As well as members within a team collaborating and sharing leadership responsibilities, collective leadership can also involve being more collaborative between teams and departments.  

Instead of one department seeing an issue they are facing and trying to fix it within their own team, if there is a collective leadership approach, all departments and managers can work together. This brings together different thoughts and ideas for solving problems that might not have been addressed with individual leadership. A lot of the challenges companies face are so big they need cross-silo collaboration. One individual leader alone cannot effectively solve all the problems their organization will face; it requires a collaboration of leaders. This can even be done across different organizations, not just within organizations.  

You can’t make a change if you are only aware of your formal organization; you also need to be aware of the invisible parts.

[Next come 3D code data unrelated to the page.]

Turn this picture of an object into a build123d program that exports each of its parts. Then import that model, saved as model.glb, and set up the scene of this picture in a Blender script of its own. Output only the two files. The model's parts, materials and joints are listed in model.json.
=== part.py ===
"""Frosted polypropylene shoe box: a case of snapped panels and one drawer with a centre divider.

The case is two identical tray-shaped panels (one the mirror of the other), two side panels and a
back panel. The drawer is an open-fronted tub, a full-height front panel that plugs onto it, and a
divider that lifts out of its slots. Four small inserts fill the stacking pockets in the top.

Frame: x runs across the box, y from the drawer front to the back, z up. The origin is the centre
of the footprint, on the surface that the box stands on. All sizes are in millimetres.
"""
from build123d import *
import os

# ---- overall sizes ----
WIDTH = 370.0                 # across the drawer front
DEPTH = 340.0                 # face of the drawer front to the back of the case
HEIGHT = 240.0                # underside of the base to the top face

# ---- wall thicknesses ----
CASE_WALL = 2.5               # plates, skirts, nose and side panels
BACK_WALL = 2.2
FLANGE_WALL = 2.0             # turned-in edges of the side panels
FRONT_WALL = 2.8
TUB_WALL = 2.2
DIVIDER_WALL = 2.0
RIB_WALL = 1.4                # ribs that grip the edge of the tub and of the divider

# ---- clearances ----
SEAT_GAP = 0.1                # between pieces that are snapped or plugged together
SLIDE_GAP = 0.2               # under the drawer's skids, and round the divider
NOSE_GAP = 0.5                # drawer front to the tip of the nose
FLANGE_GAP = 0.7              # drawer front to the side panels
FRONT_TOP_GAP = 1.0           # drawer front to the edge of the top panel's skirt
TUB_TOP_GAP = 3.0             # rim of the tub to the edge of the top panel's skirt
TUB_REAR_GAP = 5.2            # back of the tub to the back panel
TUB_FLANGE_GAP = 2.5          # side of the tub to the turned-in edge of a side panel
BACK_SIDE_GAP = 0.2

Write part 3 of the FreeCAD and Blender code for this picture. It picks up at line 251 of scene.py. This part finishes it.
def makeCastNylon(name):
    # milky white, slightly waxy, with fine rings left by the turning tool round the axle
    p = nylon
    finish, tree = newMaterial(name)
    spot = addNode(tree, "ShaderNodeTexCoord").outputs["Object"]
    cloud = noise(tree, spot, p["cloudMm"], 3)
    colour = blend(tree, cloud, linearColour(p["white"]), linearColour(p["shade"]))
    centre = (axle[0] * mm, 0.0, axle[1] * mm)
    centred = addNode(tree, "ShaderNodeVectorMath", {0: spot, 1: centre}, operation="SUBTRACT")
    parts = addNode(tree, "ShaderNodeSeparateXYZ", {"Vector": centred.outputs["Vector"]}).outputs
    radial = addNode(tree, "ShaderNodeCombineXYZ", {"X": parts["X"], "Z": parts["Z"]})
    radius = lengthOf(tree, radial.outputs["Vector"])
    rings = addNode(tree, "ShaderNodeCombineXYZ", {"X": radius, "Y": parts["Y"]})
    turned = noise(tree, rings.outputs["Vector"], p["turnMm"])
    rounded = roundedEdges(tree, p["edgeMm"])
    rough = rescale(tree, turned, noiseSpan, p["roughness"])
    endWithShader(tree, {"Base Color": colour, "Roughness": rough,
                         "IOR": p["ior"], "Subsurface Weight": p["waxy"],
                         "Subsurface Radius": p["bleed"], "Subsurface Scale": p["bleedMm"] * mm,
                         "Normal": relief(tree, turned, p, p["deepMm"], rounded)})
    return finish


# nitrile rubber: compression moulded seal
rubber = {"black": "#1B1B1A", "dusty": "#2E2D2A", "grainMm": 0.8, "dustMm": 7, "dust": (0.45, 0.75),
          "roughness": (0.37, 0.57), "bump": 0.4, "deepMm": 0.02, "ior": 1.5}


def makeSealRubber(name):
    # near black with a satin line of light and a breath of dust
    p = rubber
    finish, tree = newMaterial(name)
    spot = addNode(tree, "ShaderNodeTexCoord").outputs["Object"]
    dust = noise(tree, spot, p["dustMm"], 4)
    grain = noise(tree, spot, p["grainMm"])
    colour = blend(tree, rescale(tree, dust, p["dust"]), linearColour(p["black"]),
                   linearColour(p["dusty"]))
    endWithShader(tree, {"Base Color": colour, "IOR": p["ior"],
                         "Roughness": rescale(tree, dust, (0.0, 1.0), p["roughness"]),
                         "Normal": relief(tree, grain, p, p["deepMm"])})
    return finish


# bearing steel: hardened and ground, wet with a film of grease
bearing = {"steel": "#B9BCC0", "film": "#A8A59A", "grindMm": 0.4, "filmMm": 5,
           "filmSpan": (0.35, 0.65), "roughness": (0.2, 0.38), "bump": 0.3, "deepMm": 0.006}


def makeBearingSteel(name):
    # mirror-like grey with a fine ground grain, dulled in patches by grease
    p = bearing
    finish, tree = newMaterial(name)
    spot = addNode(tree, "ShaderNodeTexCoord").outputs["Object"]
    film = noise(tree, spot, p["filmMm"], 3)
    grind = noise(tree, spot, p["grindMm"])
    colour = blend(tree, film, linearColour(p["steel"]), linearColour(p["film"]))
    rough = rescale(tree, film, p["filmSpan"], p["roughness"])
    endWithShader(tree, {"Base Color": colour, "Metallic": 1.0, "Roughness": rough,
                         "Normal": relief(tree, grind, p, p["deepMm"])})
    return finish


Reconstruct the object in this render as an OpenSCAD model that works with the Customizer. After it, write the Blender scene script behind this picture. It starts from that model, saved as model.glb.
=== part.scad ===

If you want to make a change in the leadership approach of you organization, you need to understand your organization’s current structure. On paper, you have the formal organization, outlining the hierarchy of roles. But in reality, there is an informal organization; the invisible part and the true power dynamics of who really makes the decisions, despite the formal hierarchy. At Vlerick, we want to help leaders make a difference and make a change, and you can’t make a change if you are only aware of your formal organization; you also need to be aware of the invisible parts.  

When it comes to companies and working with clients, we tend to say that we will not only focus on the individual; we want the impact of our programs to be felt throughout the organization and have a ripple effect. We do not believe you can do that by only transforming the individual. Of course, strengthen the individual, but also make them aware of collective dynamics and give them the skills to influence them.  

Coaching for collective change  

A good example is that in many leadership development programs, people receive coaching. Often, this is individual coaching where you sit with a coach and think about personal development—we don’t really do this. We hold small group coaching session with four or five peers, where we help them work on an individual development plan but also discuss topics of the day and what it says about their work culture and where can they help each other to make a collective impact.  

We help them think about their own values, but also reflect on their organization’s history and how they fit in, how they might be stopping the organization from growing, how the workplace culture is stopping them from developing. Ensuring you understand the hierarchy and culture of your workplace is how you can best move forward in implementing a newer, collective leadership approach through influence, and reap the benefits.